LA GAZZETTA DEL MEZZOGIORNO (pag. Le/5 del 7 luglio 2008)

GIUSTIZIA-LUMACA, UN ORDINARIO CASO ITALIANO. Fissato un risarcimento di quasi 17mila euro oltre agli interessi. La causa si sarebbe dovuta esaurire in trentasei mesi

Il processo di primo grado dura 16 anni e la Corte condanna il ministero delle Finanze

ASSUNZIONE NEGATA. Una donna era in graduatoria come bidella ma venne inspiegabilmente scavalcata e perse il posto
IL LEGALE. “Una somma non può ripagare ritardi così lunghi, soprattutto se il diritto negato è tale da incidere sulla vita”.
LECCE - Causa senza fine: la Corte d’Appello di Lecce condanna il Ministero dell’Economia e delle Finanze a risarcire una cittadina per aver dovuto subire le lungaggini di un processo durato sedici anni.
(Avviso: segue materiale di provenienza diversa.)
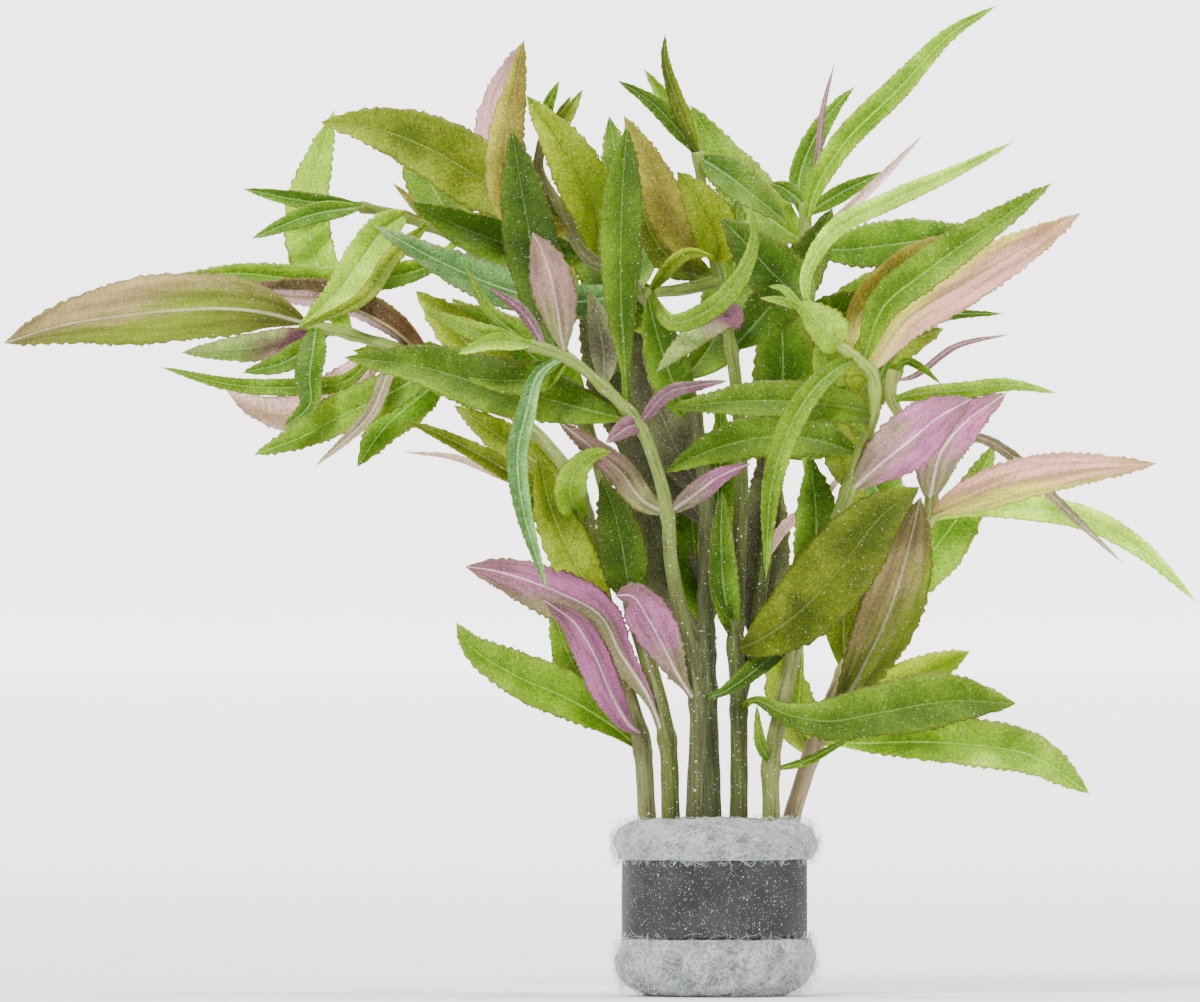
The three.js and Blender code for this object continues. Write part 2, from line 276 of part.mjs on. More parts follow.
// Narrow leaves, young leaves at the tips and leaves at the back and inside: joined to the stem they grow on.
const YOUNG_LEAVES = [
  // stem_1
  young('stem_1', 7, [-56, 18, 110.5], [-64, 20, 103], [-72, 19, 99], [-79, 17, 100.5], [-83.5, 15, 103.5]),
  young('stem_1', 7, [-45.5, 17, 106], [-49, 20, 103], [-56, 20, 97], [-61, 18, 90]),
  young('stem_1', 3.5, [-22.5, 10, 82], [-30, 8, 86], [-40, 5, 92], [-47, 3, 95.5], [-53, 1, 98]),
  young('stem_1', 5.5, [-22, 9, 81], [-24.5, 2, 84.5], [-24, -4, 89], [-21, -7, 92], [-17.5, -9, 92.5]),
  young('stem_1', 3, [-57, 18, 110.5], [-63, 14, 104.5], [-72, 13, 103.5], [-82.5, 12, 104],
    [-94.5, 10, 107]),
  young('stem_1', 5, [-66, 18, 113], [-77, 19, 110.5], [-91, 18, 109.5]),
  young('stem_1', 4, [-66, 18, 113], [-73, 15, 108], [-80.5, 13, 106]),
  young('stem_1', 1.5, [-23, 11, 85], [-35, 12, 88], [-44, 13, 91.5], [-53, 13, 92.5]),
  young('stem_1', 2.5, [-54, 17.5, 110], [-56, 9, 105], [-59, 5, 98.5], [-68, 1, 90]),
  // stem_2
  young('stem_2', 3, [-60, 25, 134.5], [-70.5, 24, 135.5], [-80.5, 22, 137.5]),
  young('stem_2', 3.5, [-60, 25, 134.5], [-69, 22, 133], [-79, 20, 129]),
  young('stem_2', 1.5, [-49, 27, 131.5], [-52, 26, 135.5], [-55, 25, 138.5]),
  young('stem_2', 3, [-49, 27, 131.5], [-55, 12, 125.5], [-60, 3, 118.5], [-72, -2, 113]),
  // stem_3
  young('stem_3', 5.5, [-25, -21, 108], [-30, -20, 105], [-35.5, -20, 104.5], [-42, -20, 105]),
  young('stem_3', 5, [-19, -19, 103.5], [-19, -15, 109.5], [-20, -13, 115], [-21.5, -12, 120]),
  young('stem_3', 3.5, [-31, -22, 110.5], [-40, -24, 112.5], [-49.5, -25, 116.5]),
  young('stem_3', 2, [-31, -22, 110.5], [-38, -22, 116], [-42.5, -21, 124]),
  young('stem_3', 3, [-31, -22, 110.5], [-37.5, -25, 111], [-43.5, -27, 109]),
  young('stem_3', 2, [-28.5, -21.5, 109.5], [-33, -19, 116.5], [-39, -18, 120.5]),
  young('stem_3', 2.5, [-13, -16.5, 97], [-8, -22, 102.5], [-4, -24, 103.5], [2, -24, 104.5]),
  young('stem_3', 3.5, [-13, -16.5, 97], [-15, -20, 96.5], [-18.5, -22, 94]),
  // stem_4
  young('stem_4', 7.5, [-5, 6, 98.5], [-8, 1, 106.5], [-10, -2, 113], [-11.5, -4, 119]),
  young('stem_4', 2, [-28, 1, 147.5], [-28.5, 0, 151], [-26.5, -1, 155.5]),
  young('stem_4', 1.5, [-28, 1, 147.5], [-26, 2, 150.5], [-24.5, 2.5, 153]),
  young('stem_4', 2.5, [-29, 1.5, 145], [-26, -1.5, 148.5], [-22.5, -3, 154]),
  young('stem_4', 6, [-1.5, 4.5, 68], [0, 9, 80], [1, 10, 92], [1, 9, 102]),
  // stem_5
  young('stem_5', 3.5, [-11, -13.5, 119.5], [-7.5, -17, 114.5], [-2, -19, 116], [3.5, -19, 121],
    [6.5, -18, 128], [6, -17, 134]),
  young('stem_5', 3, [-3, -2, 143], [-7, -3, 148], [-11, -4, 152], [-16.5, -5, 155.5]),
  young('stem_5', 3, [-3, -2, 143], [-7, -1, 150], [-12, 0, 157.5]),
  young('stem_5', 2.5, [-3, -2, 143], [-6.5, -3.5, 152], [-8.5, -4, 159], [-8.5, -4, 163.5]),
  young('stem_5', 2, [-3, -2, 143], [-4.5, -0.5, 149], [-7, 0, 154.5]),
  young('stem_5', 6, [-0.5, -0.5, 122.5], [-7, 0.5, 125], [-10.5, 1, 129], [-12.5, 1, 133.5]),
  young('stem_5', 2.5, [3.5, -1, 63], [1.5, -4, 65], [0, -5, 68]),
  young('stem_5', 2.5, [-11.5, -13.5, 119.5], [-5, -15, 126], [0, -16, 125.5]),
  // side_shoot
  young('side_shoot', 8, [14.5, 17, 110.5], [22, 11, 109.5], [31.5, 8, 111], [39, 7, 113.5]),
  young('side_shoot', 3, [15.5, 20, 133], [21, 22, 136.5], [29, 24, 140.5]),
  young('side_shoot', 3, [15.5, 20, 134.5], [12, 21.5, 137.5], [9.5, 22, 138.5]),
  young('side_shoot', 1.2, [15.5, 20, 134.5], [17.5, 19, 142], [18.5, 19, 151], [20.5, 19, 159]),
  young('side_shoot', 1.7, [15.5, 19.3, 129.5], [21, 14, 132.5], [26.5, 11, 137.5], [35.5, 9, 146.5]),
  young('side_shoot', 2, [8.5, 6, 74], [12, 0, 80], [17, -3, 83.5], [23, -5, 90.5]),
  young('side_shoot', 2.5, [12.5, 15, 103], [15, 8, 97], [16, 5, 91], [16.5, 3, 82.5]),
  // stem_6
  young('stem_6', 6, [22.5, -10, 86], [21.5, -5, 91], [21, -3, 95], [20, -2, 99.5]),
  young('stem_6', 2, [9.5, -5, 39.5], [7.5, -10, 43.5], [7, -11, 49.5]),
  young('stem_6', 1.5, [9.5, -5, 38.5], [15.5, -5, 40], [18.5, -4.5, 41.5], [24, -5.5, 44.5]),
  young('stem_6', 1.5, [14.5, -16, 116.5], [11, -17.5, 118], [7.5, -18, 118.5]),
  young('stem_6', 1.5, [14.5, -16, 116.5], [11.5, -15, 120], [9, -14.5, 120.5]),
  young('stem_6', 4.5, [14.5, -7.5, 62], [18.5, -4, 65], [21.5, -2, 69], [25, -1, 73]),
  young('stem_6', 2.5, [27, -12, 103], [31.5, -6, 112], [38, -4, 115.5], [49, -2, 116]),
  young('stem_6', 5, [18, -15, 113], [19.5, -14, 104.5], [23, -12.5, 99], [26, -12.5, 95.5]),
  // stem_7
  young('stem_7', 2, [37, 10, 90], [44, 9, 95], [50.5, 9, 92], [57, 8, 85.5], [69.5, 6, 73.5]),
  young('stem_7', 3, [30, 8, 101.5], [36, 3, 102.5], [42.5, 1, 103], [50, -1, 104], [58, -2, 102.5]),
  young('stem_7', 1.2, [30, 7.5, 104.5], [34, 5, 105.5], [41, 1, 110.5], [50, -1, 112.5]),
  young('stem_7', 1.5, [30.5, 7.5, 106], [32.5, 4, 108], [35, 2, 107], [38.5, 0, 104]),
  young('stem_7', 2.5, [30, 8, 103], [31, 10, 107], [32.5, 11, 112]),
  young('stem_7', 1.5, [17, 4, 42.5], [14.5, 1, 46.5], [14.5, 0, 53], [15, 0, 59.5]),
  // far side
  young('stem_1', 8, [-33, 15, 98], [-40, 24, 103], [-50, 32, 108], [-62, 38, 110]),
  young('stem_1', 8, [-12.5, 2, 43], [-18, 10, 48], [-24, 18, 56], [-28, 24, 66]),
  young('stem_2', 9, [-22, 22, 97], [-29, 28, 103], [-37, 35, 110], [-45, 41, 119]),
  young('stem_2', 9, [-30, 26, 113], [-28, 34, 122], [-30, 40, 134], [-34, 44, 146]),
  young('stem_2', 9, [-17, 16, 80], [-12, 24, 88], [-8, 32, 98], [-6, 38, 110]),
  young('stem_4', 10, [-5, 6, 105], [0, 14, 112], [3, 22, 122], [4, 28, 136]),
  young('stem_4', 9, [-13, 6, 120], [-14, 16, 128], [-16, 24, 138], [-18, 28, 150]),
  young('stem_4', 9, [-1.5, 4.5, 52], [-4, 12, 58], [-6, 20, 68], [-8, 26, 80]),
  young('side_shoot', 9, [14, 17, 112], [22, 24, 116], [32, 30, 122], [42, 34, 132]),
  young('side_shoot', 9, [11, 12, 92], [18, 20, 96], [26, 28, 104], [32, 34, 116]),
  young('side_shoot', 9, [15.5, 19, 128], [8, 28, 134], [2, 34, 142], [-4, 36, 152]),
  young('stem_7', 9, [27, 9, 66], [34, 16, 72], [42, 22, 82], [48, 26, 94]),
  young('stem_7', 8, [16.2, 4, 40.5], [14, 10, 46], [12, 16, 53], [12, 22, 61]),
  young('stem_1', 9, [-21, 9, 77.5], [-24, 18, 80], [-30, 27, 86], [-38, 33, 95]),
  young('stem_2', 9, [-41, 28, 127], [-46, 32, 134], [-50, 36, 142], [-52, 39, 151]),
  young('stem_4', 9, [-8, 6, 112], [-14, 14, 117], [-20, 22, 124], [-26, 29, 132]),
  young('side_shoot', 9, [12.5, 14, 100], [14, 24, 104], [18, 32, 112], [24, 38, 122]),
  young('stem_7', 8, [32, 10, 75], [30, 18, 82], [26, 26, 90], [24, 32, 102]),
  // inside the crown
  young('stem_1', 9, [-33, 15, 98], [-39, 12, 107], [-45, 11, 114], [-51, 11, 120]),
  young('stem_1', 8, [-18, 6, 64], [-24, 5, 74], [-28, 4, 83], [-30, 3, 92]),
  young('stem_2', 9, [-22, 22, 97], [-29, 20, 107], [-37, 18, 113], [-46, 17, 118]),
  young('stem_4', 8, [-21, 5, 125.5], [-30, 9, 126.5], [-40, 12, 129.5], [-52, 13, 135]),
  young('stem_4', 7, [-13, 6, 120], [-24, 3, 118], [-35, 2, 120], [-46, 3, 124.5], [-58, 6, 131]),
  young('stem_4', 9, [-1.5, 5, 84], [-7, 9, 94], [-11, 11, 104], [-14, 11, 116]),
  young('stem_4', 10, [-1.5, 5, 80], [-10, 12, 92], [-18, 15, 104], [-23, 16, 117]),
  young('stem_4', 10, [-1.2, 4.5, 58], [-6, 9, 68], [-10, 12, 78], [-13, 14, 90]),
  young('stem_4', 9, [-1.4, 4.5, 62], [-3, 10, 72], [-4, 14, 84], [-4, 16, 96]),
  young('stem_5', 5, [3.5, -1.5, 60], [1.5, -4, 69], [1, -5, 78], [1.2, -5, 86]),
  young('stem_5', 9, [3, 0, 110], [10, 2, 118], [16, 3, 126], [20, 3, 134]),
  young('side_shoot', 11, [11, 12, 92], [11.5, 11, 102], [11.5, 10, 112], [10, 9, 123]),
  young('side_shoot', 9, [6.5, 1, 60], [7.5, 7, 70], [8.5, 10, 82], [8.5, 12, 94]),
  young('side_shoot', 8, [14, 17, 112], [19, 15, 115], [24.5, 14, 117], [30, 13, 118.5]),
  young('stem_6', 8, [15.5, -8, 66], [17, -6, 75], [17, -5, 84], [16, -4, 92]),
  young('stem_7', 9, [22, 7, 55], [22, 9, 68], [23, 11, 80], [24, 12, 92]),
];

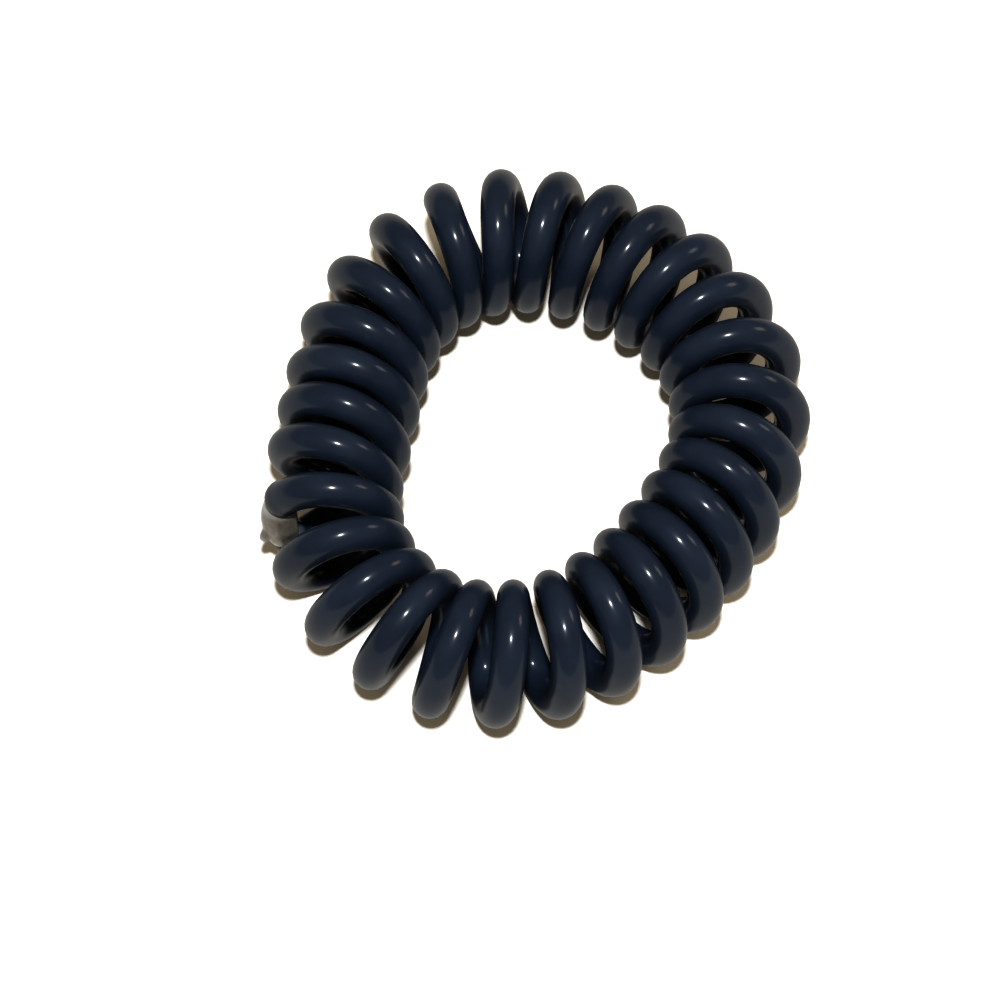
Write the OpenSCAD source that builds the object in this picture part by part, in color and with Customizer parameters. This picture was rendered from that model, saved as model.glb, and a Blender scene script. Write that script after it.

Il giudizio in questione (di primo grado), iniziato nel 1991 e concluso nel 2007, a suo tempo fu attivato per il riconoscimento del diritto ad ottenere un posto di lavoro (bidella) presso un Comune del nord Salento. Quest’ultimo, a seguito di assunzioni da graduatoria rimasta valida dopo l’espletamento di uno specifico concorso pubblico, decise di nominare una persona diversa dalla ricorrente la quale, in qualità di orfana di genitore deceduto per causa di lavoro, risultava inserita nelle liste speciali del collocamento riservate a categorie protette. Il Tar, alla fine del lunghissimo processo, ha dato ragione all’interessata. La sezione promiscua della Corte d’Appello di Lecce (presidente Rodolfo Boselli, relatore giudice Rosa Casaburi), ritenendo che il processo si sarebbe dovuto esaurire in un massimo di tre anni “in relazione all’oggetto della causa certamente di facile soluzione”, ai sensi della legge 189/2001 (legge Pinto) ha poi recentemente deciso di stabilire un risarcimento di circa 17mila euro, oltre agli interessi di legge dalla data della domanda fino all’effettivo soddisfo, a beneficio della ricorrente.
“Il problema dell’irragionevole durata dei processi – dice l’avvocato Francesco Milanese, legale della mancata dipendente comunale – in Italia è pressoché irrisolto, né sembra sufficiente al fine di risarcire il danno patito per il diniego di giustizia, l’indennizzo liquidato secondo la normativa vigente. Una somma di denaro non può ripagare il cittadino di ritardi così lunghi, soprattutto se il diritto alla base della domanda di giustizia è tale da incidere negativamente sulla sua vita, come nel caso specifico. Il provvedimento della Corte d’Appello di Lecce è esemplare perché sottolinea una profonda crisi della giustizia italiana, che preoccupa l’uomo comune e l’operatore del diritto. Non è un caso che dai recenti rapporti sull’efficienza della giustizia, promossa dalla Banca mondiale, l’Italia occupi il 155esimo posto su 178, e che tale fattore venga ritenuto concausa del freno allo sviluppo dell’economia. In un paese in cui un giudizio di primo grado può durare 16 anni – conclude – c’è bisogno di una riforma strutturale della giustizia”.
A livello nazionale, secondo dati recenti, dal 2002 al 2006 l’erario avrebbe sborsato la cifra record di 41,5 milioni di euro per indennizzare coloro che hanno subito cause interminabili.